Host Kathleen Stephenson interviews Alexander Maksik about his new novel, SHELTER IN PLACE, a story set on the Oregon Coast in the early 1990s. Joseph March, a twenty-one-year-old working class kid from Seattle, has just graduated from college and his future beckons, unencumbered, limitless, magnificent. Joe’s life implodes when he starts to suffer the symptoms of bipolar disorder, and, not long after, his mother, Anne-Marie March, beats a stranger to death with a hammer.
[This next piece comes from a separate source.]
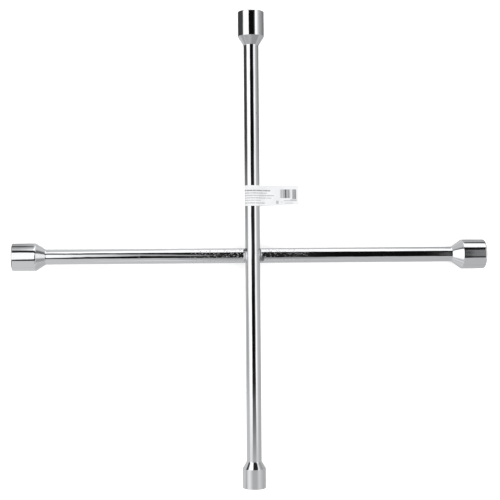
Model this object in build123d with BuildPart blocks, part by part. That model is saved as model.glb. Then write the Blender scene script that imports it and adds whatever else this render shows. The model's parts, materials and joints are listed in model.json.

“Alexander Maksik’s riveting and disturbing novel Shelter in Place is a totally original exploration of mental illness, sexual politics, family and violence." – The Guardian
Alexander Maksik is also the author of three novels: YOU DESERVE NOTHING, A New York Timesbestseller; A MARKER TO MEASURE DRIFT, which was named a New York Times Notable Book and a finalist for both the William Saroyan Prize and Le Prix du Meilleur Livre Étranger. A contributing editor at Condé Nast Traveler, his writing has appeared, or is forthcoming, in Best American Nonrequired Reading, Harper’s, Libération, Tin House, Harvard Review, The New York Times Book Review, The New York Times Magazine, The Atlantic, Salon and Narrative Magazine, among other publications. Maksik is the recipient of a 2015 Pushcart Prize, as well as fellowships from the Truman Capote Literary Trust and The Corporation of Yaddo. He is the co-artistic director of the Can Cab Literary Residence in Catalonia, Spain and his work has been translated into more than a dozen languages.